The key outcomes of the initiative between April 1, 2015-December 31, 2016 are as follows:

  • Three commodities, 100% of commodities proposed in DPR, traded on e-NAM platform.
  • 100% of the registered traders (80) have participated in trade on e-NAM platform.
  • Total value traded on e-NAM platform is Rs 101 crore
  • 100% transactions at APMC Rajkot are done on e-NAM platform and are cashless.
  • Revenue generated by Mandi has increased by 10%.

Case Study 5: Madanapalli, Andhra Pradesh

Approach Adopted:

To ensure effective implementation of e-NAM, amenities like open auction platform and digital electronic weighing machines have been installed in the market yard. High speed broadband facility has also been provided to traders and commission agents. Farmer friendly amenities like drinking water plant, dispensary, canteens, washrooms etc. were also constructed.

Various measures like improving general connectivity were undertaken to strengthen the overall supply chain. Link roads providing access from tomato farms to main approach road and mandi were built with the convergence of MGNREGAS and funds of Agricultural Market Committee (AMC).

All India market prices of commodities were displayed on LED display board in market premises and daily tomato prices were sent to farmers through messages.

Soil testing laboratory was established in the market yard with technical support from Agricultural Department.

To ensure transparency in the process, all licensees i.e. commission agents (local buyers) as well as the external buyers were made to register with the mandi and everyone was allocated a unique ID and password for quoting the price.

Farmers were trained in grading of tomatoes and in adopting post-harvest technologies like plastic crates to reduce transportation losses.

Awareness Generation:

To popularise the initiative, several workshops and awareness programs involving farmers, traders and market committee members were conducted.
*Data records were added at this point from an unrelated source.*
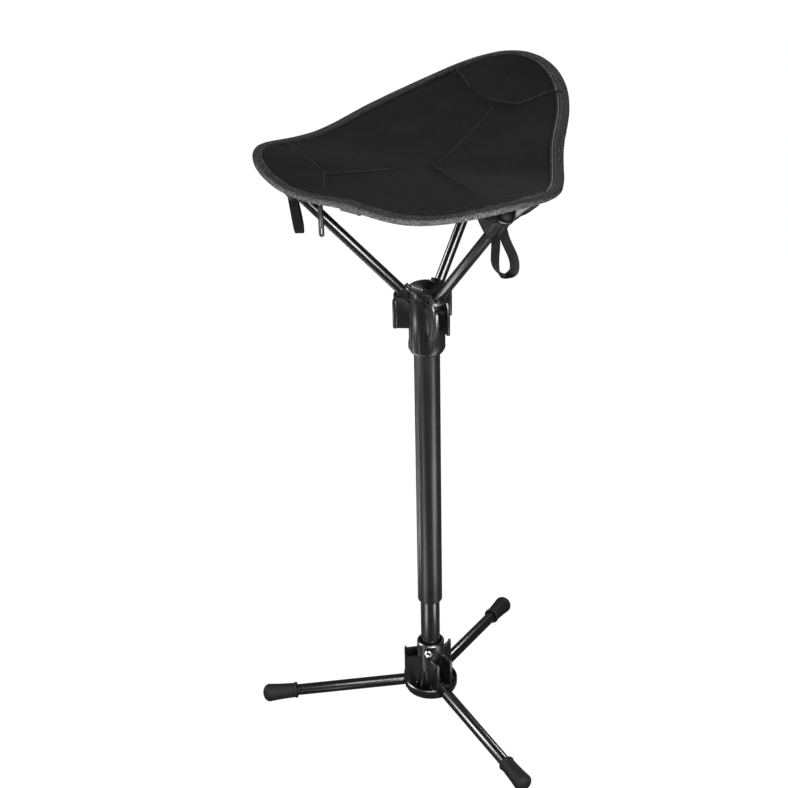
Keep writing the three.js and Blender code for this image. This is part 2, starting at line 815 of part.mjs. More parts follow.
// A section of [outward, up] points carried along the rim between two angles, or all the way round
function rimSweep(section, from, to, steps) {
  const whole = to - from >= 360;
  const stations = whole ? steps : steps + 1;
  const count = section.length;
  const positions = [];
  const indices = [];
  for (let station = 0; station < stations; station += 1) {
    const angle = from + ((to - from) * station) / steps;
    const centre = rimInset(angle, bindingWidth / 2);
    const outward = rimOutward(angle);
    for (const [out, up] of section) {
      positions.push(centre.x + outward.x * out, centre.y + outward.y * out, centre.z + up);
    }
  }
  const at = (station, index) => (station % stations) * count + (index % count);
  for (let station = 0; station < steps; station += 1) {
    for (let index = 0; index < count; index += 1) {
      const a = at(station, index);
      const b = at(station + 1, index);
      const c = at(station + 1, index + 1);
      const d = at(station, index + 1);
      indices.push(a, b, c, a, c, d);
    }
  }
  if (!whole) {
    const shape = section.map(([out, up]) => new THREE.Vector2(out, up));
    for (const [a, b, c] of THREE.ShapeUtils.triangulateShape(shape, [])) {
      indices.push(at(0, a), at(0, b), at(0, c));
      indices.push(at(steps, a), at(steps, c), at(steps, b));
    }
  }
  const geometry = new THREE.BufferGeometry();
  geometry.setAttribute('position', new THREE.Float32BufferAttribute(positions, 3));
  geometry.setIndex(indices);
  geometry.computeVertexNormals();
  return geometry;
}

function ovalSection(width, thickness, sidesCount, from = 0, to = 360) {
  const points = [];
  const last = to - from >= 360 ? sidesCount - 1 : sidesCount;
  for (let index = 0; index <= last; index += 1) {
    const angle = (from + ((to - from) * index) / sidesCount) * radians;
    const flat = (value) => Math.sign(value) * Math.sqrt(Math.abs(value));
    points.push([(flat(Math.cos(angle)) * width) / 2, (flat(Math.sin(angle)) * thickness) / 2]);
  }
  return points;
}

function bindingTab() {
  const wrap = (growth) => ovalSection(
    bindingWidth + growth, bindingThickness + growth, tabSides, tabOpeningTurn - 180, 180 - tabOpeningTurn,
  );
  const outer = wrap(2 * seatGap + 2 * tabThickness);
  const inner = wrap(2 * seatGap);
  return rimSweep([...outer, ...inner.reverse()], tabStartTurn, tabEndTurn, tabSteps);
}

// Everything from just under the sling's lower face upward, used to trim what is sewn beneath it
function aboveSeat() {
  return solidOf(slingSheet(
    trimHeight, slingThickness / 2 + seatGap, bindingWidth + seatGap, trimReachShare,
  ));
}

function bindingSpace() {
  const section = ovalSection(bindingWidth + 2 * seatGap, bindingThickness + 2 * seatGap, bindingSides);
  return solidOf(rimSweep(section, 0, 360, bindingSteps));
}

// A shape made along an arm's own axis, moved to where that arm stands
function onArm(geometry, { turn, armSlope }) {
  return alongX(geometry)
    .rotateY(-armSlope * radians)
    .translate(armPinReach, 0, armPinHeight)
    .rotateZ(turn * radians);
}

// Cup round an arm's tip, carried straight up so that its walls run into the sling
function raisedCup(side, clearance, overrun) {
  const length = side.armLength;
  const radius = tipRadius + clearance;
  const cup = solidOf(onArm(turned([
    [0, length - pocketLength - overrun],
    [pocketMouthRadius + clearance, length - pocketLength - overrun],
    [radius, length - pocketLength / 2],
    ...domePoints(radius, length - tipDome, clearance + tipDome, domeSteps),
  ], smallSteps), side));
  return wasm.Manifold.hull([cup, cup.translate(0, 0, pocketRise)]);
}

function cornerPocket(side) {
  return geometryOf(raisedCup(side, pocketGap + pocketWall, 0)
    .subtract(raisedCup(side, pocketGap, cutOverrun))
    .subtract(aboveSeat())
    .subtract(bindingSpace()));
}

// Two strands of flat webbing that meet in a round end below a pocket, open toward the outside
function pullLoop(side) {
  const { turn, armSlope, armLength, loopSlope } = side;
  const half = loopGap / 2;
  const neck = half * loopNeckShare;
  const drop = (grow) => {
    const shape = new THREE.Shape();
    const low = half - loopDrop;
    shape.moveTo(-neck - grow, grow);
    shape.lineTo(-half - grow, low);
    shape.absarc(0, low, half + grow, Math.PI, 2 * Math.PI, false);
    shape.lineTo(neck + grow, grow);
    shape.closePath();
    return shape;
  };
  const shape = drop(loopRibbonThickness);
  shape.holes.push(new THREE.Path(drop(0).getPoints(arcSteps)));
  const back = armLength - loopSetback;
  const hangReach = armPinReach + back * Math.cos(armSlope * radians);
  const hangHeight = armPinHeight + back * Math.sin(armSlope * radians);
  const loop = new THREE.ExtrudeGeometry(
    shape, { depth: loopRibbonWidth, bevelEnabled: false, curveSegments: arcSteps },
  )
    .translate(0, 0, -loopRibbonWidth / 2)
    .rotateX(90 * radians)
    .rotateZ(90 * radians)
    .rotateY(-loopSlope * radians)
    .translate(hangReach, 0, hangHeight)
    .rotateZ(turn * radians);
  const clearance = pocketGap + pocketWall + seatGap;
  return geometryOf(solidOf(loop)
    .subtract(raisedCup(side, clearance, 0))
    .subtract(raisedCup(side, clearance, loopRibbonWidth)));
}

function underSling(angle, inset, drop) {
  const edge = rimInset(angle, inset);
  const full = rimInset(angle, bindingWidth + seatGap);
  const share = edge.length() / full.length();
  const point = slingPoint(angle, Math.min(share, 1), bindingWidth + seatGap);
  return new THREE.Vector3(edge.x, edge.y, point.z - slingThickness / 2 - drop);
}

function zipTape() {
  const positions = [];
  const indices = [];
  for (let step = 0; step <= zipSteps; step += 1) {
    const angle = zipStartTurn + ((zipEndTurn - zipStartTurn) * step) / zipSteps;
    for (const [inset, drop] of [
      [bindingWidth + zipInset - zipWidth / 2, 2 * seatGap],
      [bindingWidth + zipInset + zipWidth / 2, 2 * seatGap],
      [bindingWidth + zipInset + zipWidth / 2, 2 * seatGap + zipThickness],
      [bindingWidth + zipInset - zipWidth / 2, 2 * seatGap + zipThickness],
    ]) {
      positions.push(...underSling(angle, inset, drop).toArray());
    }
  }
  const quad = (a, b, c, d) => indices.push(a, c, b, a, d, c);
  for (let step = 0; step < zipSteps; step += 1) {
    for (let index = 0; index < 4; index += 1) {
      const next = (index + 1) % 4;
      quad(step * 4 + index, step * 4 + next, step * 4 + 4 + next, step * 4 + 4 + index);
    }
  }
  quad(3, 2, 1, 0);
  const last = zipSteps * 4;
  quad(last, last + 1, last + 2, last + 3);
  const geometry = new THREE.BufferGeometry();
  geometry.setAttribute('position', new THREE.Float32BufferAttribute(positions, 3));
  geometry.setIndex(indices);
  geometry.computeVertexNormals();
  return geometry;
}

// Slider at the tape's left end, with two lugs and a bail that the puller hangs on
function zipSlider() {
  const lugGap = pullerThickness + 2 * seatGap;
  const lugLow = -bailDrop - bailRadius - sliderLug;
  const body = new THREE.BoxGeometry(sliderWidth, sliderLength, sliderThickness)
    .translate(0, 0, -sliderThickness / 2);
  let slider = solidOf(body);
  for (const side of [-1, 1]) {
    const lug = new THREE.BoxGeometry(sliderLug, 2 * (bailRadius + sliderLug), -lugLow)
      .translate(side * (lugGap / 2 + sliderLug / 2), 0, lugLow / 2);
    slider = slider.add(solidOf(lug));
  }
  const bail = alongX(disc(bailRadius, -lugGap / 2 - sliderLug, lugGap / 2 + sliderLug, pinSteps))
    .translate(0, 0, -bailDrop);
  return geometryOf(slider.add(solidOf(bail)));
}

function zipPuller() {
  const half = pullerWidth / 2;
  const eye = bailRadius + seatGap;
  const shape = new THREE.Shape();
  const head = eye + sliderLug;
  shape.moveTo(-head, 0);
  shape.lineTo(-half, -pullerShoulder);
  shape.lineTo(-half, half - pullerLength);
  shape.absarc(0, half - pullerLength, half, Math.PI, 2 * Math.PI, false);
  shape.lineTo(half, -pullerShoulder);
  shape.lineTo(head, 0);
  shape.absarc(0, 0, head, 0, Math.PI, false);
  const bore = new THREE.Path();
  bore.absarc(0, 0, eye, 0, 2 * Math.PI, true);
  const slotHalf = pullerHoleWidth / 2;
  const slotLow = half - pullerLength;
  const slot = new THREE.Path();
  slot.moveTo(-slotHalf, slotLow);
  slot.absarc(0, slotLow, slotHalf, Math.PI, 2 * Math.PI, false);
  slot.lineTo(slotHalf, slotLow + pullerHoleLength - 2 * slotHalf);
  slot.absarc(0, slotLow + pullerHoleLength - 2 * slotHalf, slotHalf, 0, Math.PI, false);
  shape.holes.push(bore, slot);
  return new THREE.ExtrudeGeometry(
    shape, { depth: pullerThickness, bevelEnabled: false, curveSegments: arcSteps },
  )
    .translate(0, 0, -pullerThickness / 2)
    .rotateX(90 * radians)
    .rotateZ(90 * radians);
}

function zipParts() {
  const place = underSling(sliderTurn, bindingWidth + zipInset, 3 * seatGap + zipThickness);
  const outward = rimOutward(sliderTurn);
  const turn = Math.atan2(outward.y, outward.x);
  const slider = mesh('zip_slider', zipSlider(), finishes.darkSteel);
  const puller = mesh('zip_puller', zipPuller(), finishes.darkSteel);
  const slope = underSling(sliderTurn, bindingWidth + zipInset + sliderWidth / 2, 0).z
    - underSling(sliderTurn, bindingWidth + zipInset - sliderWidth / 2, 0).z;
  slider.position.z = -Math.abs(slope) / 2;
  puller.position.z = slider.position.z - bailDrop;
  const placed = group(slider, puller);
  placed.position.copy(place);
  placed.rotation.z = turn;
  return placed;
}

function seatParts() {
  const parts = [
    mesh('seat_sling', slingSheet(
      slingThickness / 2, slingThickness / 2, bindingWidth + seatGap,
    ), finishes.fabric),
    mesh('rim_binding', rimSweep(
      ovalSection(bindingWidth, bindingThickness, bindingSides), 0, 360, bindingSteps,
    ), finishes.binding),
    mesh('binding_tab', bindingTab(), finishes.webbing),
    mesh('zip_tape', zipTape(), finishes.webbing),
    zipParts(),
  ];
  for (const side of sides) {
    parts.push(mesh(`corner_pocket_${side.name}`, cornerPocket(side), finishes.fabric));
    parts.push(mesh(`pull_loop_${side.name}`, pullLoop(side), finishes.webbing));
  }
  return group(...parts);
}

// Assembly

const base = group(
  mesh('base_hub', baseHub(), finishes.plastic),
  mesh('inner_tube', innerTube(), finishes.innerAnodised),
  mesh('lock_plug', lockPlug(), finishes.nylon),
);
const eyelet = mesh('base_rivet', rivet(), finishes.steel);
eyelet.position.z = rivetHeight;
eyelet.rotation.z = rivetTurn * radians;
base.add(eyelet);

const mast = group(
  mesh('lock_sleeve', lockSleeve(), finishes.nylon),
  mesh('outer_tube', outerTube(), finishes.anodised),
  mesh('lower_bush', lowerBush(), finishes.nylon),
  mesh('upper_hub', upperHub(), finishes.plastic),
  mesh('hub_cap', hubCap(), finishes.plastic),
  mesh('hub_screw', hubScrew(), finishes.darkSteel),
  seatParts(),
);

for (const side of sides) {
  const leg = legParts(side.name);
  const arm = armParts(side);
  leg.rotation.z = side.turn * radians;
  arm.rotation.z = side.turn * radians;
  base.add(leg);
  mast.add(arm);
}
mast.rotation.z = mastTurn * radians;

const stool = group(base, mast);

export default stool;
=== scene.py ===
import json
from math import atan2, copysign, cos, degrees, hypot, pi, radians, sin

import bmesh
import bpy
import numpy as np
from mathutils import Matrix, Vector, noise

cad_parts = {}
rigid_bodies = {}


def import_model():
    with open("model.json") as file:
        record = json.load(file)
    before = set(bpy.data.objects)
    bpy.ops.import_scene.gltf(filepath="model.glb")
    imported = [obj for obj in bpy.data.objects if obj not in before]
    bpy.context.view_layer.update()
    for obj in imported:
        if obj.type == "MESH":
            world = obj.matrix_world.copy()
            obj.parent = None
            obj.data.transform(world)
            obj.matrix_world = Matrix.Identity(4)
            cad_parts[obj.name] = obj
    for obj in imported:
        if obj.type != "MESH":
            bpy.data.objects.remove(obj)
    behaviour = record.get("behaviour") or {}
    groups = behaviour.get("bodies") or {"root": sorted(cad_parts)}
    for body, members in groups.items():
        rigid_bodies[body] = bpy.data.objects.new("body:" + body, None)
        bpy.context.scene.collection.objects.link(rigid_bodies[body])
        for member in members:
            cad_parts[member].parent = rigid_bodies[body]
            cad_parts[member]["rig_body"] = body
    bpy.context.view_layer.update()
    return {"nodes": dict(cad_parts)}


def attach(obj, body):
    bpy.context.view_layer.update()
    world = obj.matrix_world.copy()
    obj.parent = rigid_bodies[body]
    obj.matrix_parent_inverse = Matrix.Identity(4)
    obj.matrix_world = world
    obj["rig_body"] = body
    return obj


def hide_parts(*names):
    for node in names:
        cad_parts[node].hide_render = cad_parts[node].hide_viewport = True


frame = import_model()
nodes = frame["nodes"]
mm = 0.001
sides = ("left", "rear", "front")
print("frame loaded:", len(nodes), "nodes")


def turned(angle, axis="Z"):
    return Matrix.Rotation(radians(angle), 4, axis)


def linked(name, data):
    piece = bpy.data.objects.new(name, data)
    bpy.context.scene.collection.objects.link(piece)
    return piece


cameraView = {
    "distance": 1.72187, "height": 1.38086,  # metres from the mast's axis and from the floor
    "turn": -1.21,  # degrees round the stool
    "pan": -1.2834, "tilt": 28.6536, "roll": -1.3407,
    "lens": 77.76, "sensor": 36,
}


def makeCamera(view):
    pan, tilt, roll = (radians(view[key]) for key in ("pan", "tilt", "roll"))
    forward = Vector((sin(pan) * cos(tilt), cos(pan) * cos(tilt), -sin(tilt)))
    level = Vector((cos(pan), -sin(pan), 0))
    upright = level.cross(forward)
    right = level * cos(roll) + upright * sin(roll)
    up = upright * cos(roll) - level * sin(roll)
    place = Matrix((right, up, -forward)).transposed().to_4x4()
    place.translation = (0, -view["distance"], view["height"])
    camera = linked("camera", bpy.data.cameras.new("camera"))
    camera.data.lens = view["lens"]
    camera.data.sensor_width = view["sensor"]
    camera.matrix_world = turned(view["turn"]) @ place
    bpy.context.scene.camera = camera


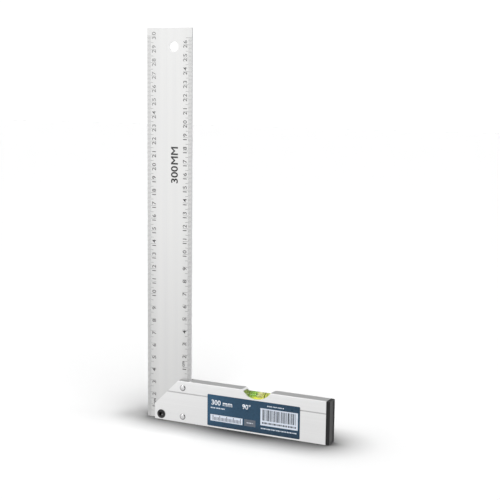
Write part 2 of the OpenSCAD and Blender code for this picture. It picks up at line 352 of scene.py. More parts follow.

Through these all stakeholders were made aware about the advantages and benefits of e-NAM. Information was also disseminated through press, electronic media, brochures and pamphlets.


The key outcomes of the initiative between April 1, 2015-December 31, 2016 are as follows:

  • All traders and commission agents have been registered on the e-NAM portal.
  • 88% of the registered traders (32) have participated in trade on e-NAM platform.
  • Total value traded on e-NAM platform was Rs 1.6 crore.
  • Total volume traded was 24,484 MTs on e-NAM platform.
  • Farmers are getting additional benefit of Rs 3,000 to Rs 5,000 through e-NAM.